**DATA SEGMENT**
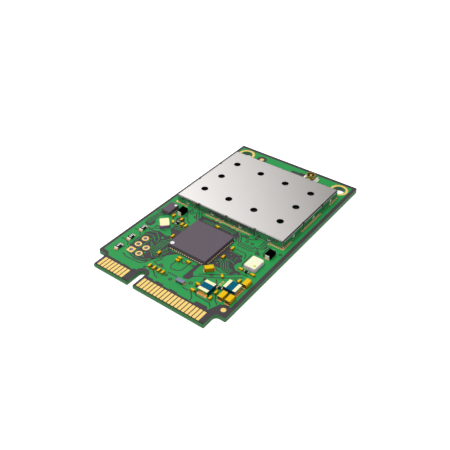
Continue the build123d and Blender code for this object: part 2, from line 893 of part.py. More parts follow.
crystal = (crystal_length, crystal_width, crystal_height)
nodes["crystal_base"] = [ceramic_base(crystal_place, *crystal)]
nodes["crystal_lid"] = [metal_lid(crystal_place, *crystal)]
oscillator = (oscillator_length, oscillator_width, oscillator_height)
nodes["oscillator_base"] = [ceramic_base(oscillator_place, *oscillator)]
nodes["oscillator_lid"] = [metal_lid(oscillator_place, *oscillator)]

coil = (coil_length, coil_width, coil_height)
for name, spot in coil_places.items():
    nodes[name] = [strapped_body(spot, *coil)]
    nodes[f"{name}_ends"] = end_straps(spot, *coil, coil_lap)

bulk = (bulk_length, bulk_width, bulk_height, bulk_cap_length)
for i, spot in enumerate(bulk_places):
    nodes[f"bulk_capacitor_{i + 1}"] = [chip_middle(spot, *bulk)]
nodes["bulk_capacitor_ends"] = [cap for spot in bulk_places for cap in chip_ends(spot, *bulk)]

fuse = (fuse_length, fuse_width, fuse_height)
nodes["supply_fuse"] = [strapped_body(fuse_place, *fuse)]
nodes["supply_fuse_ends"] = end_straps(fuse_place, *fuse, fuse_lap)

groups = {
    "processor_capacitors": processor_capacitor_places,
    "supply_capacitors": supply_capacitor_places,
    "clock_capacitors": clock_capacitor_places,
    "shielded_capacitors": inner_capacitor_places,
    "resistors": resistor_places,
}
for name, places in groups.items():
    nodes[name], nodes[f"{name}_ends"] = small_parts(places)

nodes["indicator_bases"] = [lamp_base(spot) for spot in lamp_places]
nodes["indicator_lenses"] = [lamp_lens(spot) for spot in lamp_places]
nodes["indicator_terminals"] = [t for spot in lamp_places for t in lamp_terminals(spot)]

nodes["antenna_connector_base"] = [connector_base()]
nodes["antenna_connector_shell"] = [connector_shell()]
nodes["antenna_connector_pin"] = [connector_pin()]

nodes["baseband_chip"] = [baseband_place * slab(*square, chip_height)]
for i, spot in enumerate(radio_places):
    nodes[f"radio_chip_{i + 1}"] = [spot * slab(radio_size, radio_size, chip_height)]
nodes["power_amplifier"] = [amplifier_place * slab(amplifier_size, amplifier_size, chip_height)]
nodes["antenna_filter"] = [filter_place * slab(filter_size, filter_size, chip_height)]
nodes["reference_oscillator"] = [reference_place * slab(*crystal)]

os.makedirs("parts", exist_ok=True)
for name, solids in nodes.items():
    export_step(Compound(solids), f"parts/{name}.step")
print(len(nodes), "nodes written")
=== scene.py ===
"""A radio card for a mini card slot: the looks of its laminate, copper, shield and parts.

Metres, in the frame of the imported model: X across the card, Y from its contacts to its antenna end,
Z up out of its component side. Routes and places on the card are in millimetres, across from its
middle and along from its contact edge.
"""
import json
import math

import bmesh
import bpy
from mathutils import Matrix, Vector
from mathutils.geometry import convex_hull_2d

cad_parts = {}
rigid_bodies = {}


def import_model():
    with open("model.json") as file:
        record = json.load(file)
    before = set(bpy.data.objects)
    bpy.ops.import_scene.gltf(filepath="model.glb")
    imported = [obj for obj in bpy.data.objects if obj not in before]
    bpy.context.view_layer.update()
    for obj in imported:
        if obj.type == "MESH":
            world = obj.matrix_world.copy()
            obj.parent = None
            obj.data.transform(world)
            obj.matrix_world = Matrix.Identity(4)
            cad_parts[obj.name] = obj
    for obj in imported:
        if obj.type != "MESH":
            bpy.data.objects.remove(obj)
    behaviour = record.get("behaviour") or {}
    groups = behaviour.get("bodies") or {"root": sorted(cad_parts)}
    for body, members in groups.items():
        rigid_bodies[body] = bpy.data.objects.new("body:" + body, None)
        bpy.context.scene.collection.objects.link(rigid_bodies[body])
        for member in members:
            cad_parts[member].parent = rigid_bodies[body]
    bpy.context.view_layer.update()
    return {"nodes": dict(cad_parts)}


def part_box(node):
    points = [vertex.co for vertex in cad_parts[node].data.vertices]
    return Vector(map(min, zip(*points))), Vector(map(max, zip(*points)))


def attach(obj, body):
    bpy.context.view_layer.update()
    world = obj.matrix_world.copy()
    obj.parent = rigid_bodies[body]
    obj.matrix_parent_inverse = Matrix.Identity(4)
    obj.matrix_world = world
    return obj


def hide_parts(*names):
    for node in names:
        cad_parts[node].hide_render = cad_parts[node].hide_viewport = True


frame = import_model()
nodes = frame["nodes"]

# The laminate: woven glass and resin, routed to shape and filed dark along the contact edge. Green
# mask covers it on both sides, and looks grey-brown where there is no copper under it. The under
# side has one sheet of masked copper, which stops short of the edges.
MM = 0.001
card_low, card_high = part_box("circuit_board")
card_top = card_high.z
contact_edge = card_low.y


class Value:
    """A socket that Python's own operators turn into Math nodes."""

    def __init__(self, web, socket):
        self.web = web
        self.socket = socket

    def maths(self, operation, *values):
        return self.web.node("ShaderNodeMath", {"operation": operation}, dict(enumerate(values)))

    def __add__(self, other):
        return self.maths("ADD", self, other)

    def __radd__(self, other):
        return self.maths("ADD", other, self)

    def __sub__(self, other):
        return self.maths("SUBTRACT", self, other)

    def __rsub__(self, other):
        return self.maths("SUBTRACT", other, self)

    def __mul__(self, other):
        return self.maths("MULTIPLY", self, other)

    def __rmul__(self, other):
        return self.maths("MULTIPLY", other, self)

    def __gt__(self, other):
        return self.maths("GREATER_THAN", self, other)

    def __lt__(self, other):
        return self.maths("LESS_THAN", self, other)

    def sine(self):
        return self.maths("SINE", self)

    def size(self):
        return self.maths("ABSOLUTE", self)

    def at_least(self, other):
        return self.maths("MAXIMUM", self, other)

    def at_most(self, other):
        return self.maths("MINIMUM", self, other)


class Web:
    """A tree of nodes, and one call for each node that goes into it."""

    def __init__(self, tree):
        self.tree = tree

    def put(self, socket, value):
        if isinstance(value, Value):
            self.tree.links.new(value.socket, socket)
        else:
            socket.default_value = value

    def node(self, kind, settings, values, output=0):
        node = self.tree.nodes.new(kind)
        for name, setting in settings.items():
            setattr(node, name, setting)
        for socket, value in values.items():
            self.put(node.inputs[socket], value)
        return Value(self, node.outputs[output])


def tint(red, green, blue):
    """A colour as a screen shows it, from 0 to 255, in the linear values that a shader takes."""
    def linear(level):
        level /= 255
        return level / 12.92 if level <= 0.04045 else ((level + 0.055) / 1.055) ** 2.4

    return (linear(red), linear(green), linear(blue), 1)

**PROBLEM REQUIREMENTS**
Write out, unaltered, the lines from the opening of the listing through the line that includes "end_straps(fuse_place, *fuse, fuse_lap)".

**THE REPLY**
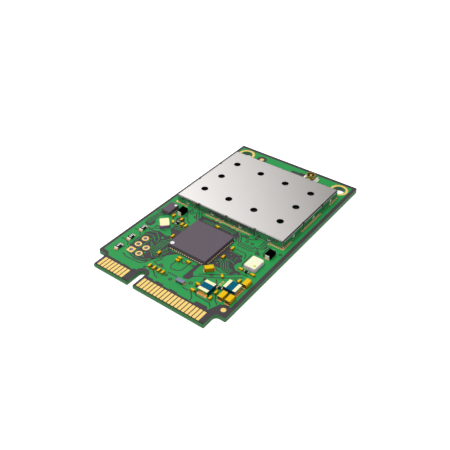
Continue the build123d and Blender code for this object: part 2, from line 893 of part.py. More parts follow.
crystal = (crystal_length, crystal_width, crystal_height)
nodes["crystal_base"] = [ceramic_base(crystal_place, *crystal)]
nodes["crystal_lid"] = [metal_lid(crystal_place, *crystal)]
oscillator = (oscillator_length, oscillator_width, oscillator_height)
nodes["oscillator_base"] = [ceramic_base(oscillator_place, *oscillator)]
nodes["oscillator_lid"] = [metal_lid(oscillator_place, *oscillator)]

coil = (coil_length, coil_width, coil_height)
for name, spot in coil_places.items():
    nodes[name] = [strapped_body(spot, *coil)]
    nodes[f"{name}_ends"] = end_straps(spot, *coil, coil_lap)

bulk = (bulk_length, bulk_width, bulk_height, bulk_cap_length)
for i, spot in enumerate(bulk_places):
    nodes[f"bulk_capacitor_{i + 1}"] = [chip_middle(spot, *bulk)]
nodes["bulk_capacitor_ends"] = [cap for spot in bulk_places for cap in chip_ends(spot, *bulk)]

fuse = (fuse_length, fuse_width, fuse_height)
nodes["supply_fuse"] = [strapped_body(fuse_place, *fuse)]
nodes["supply_fuse_ends"] = end_straps(fuse_place, *fuse, fuse_lap)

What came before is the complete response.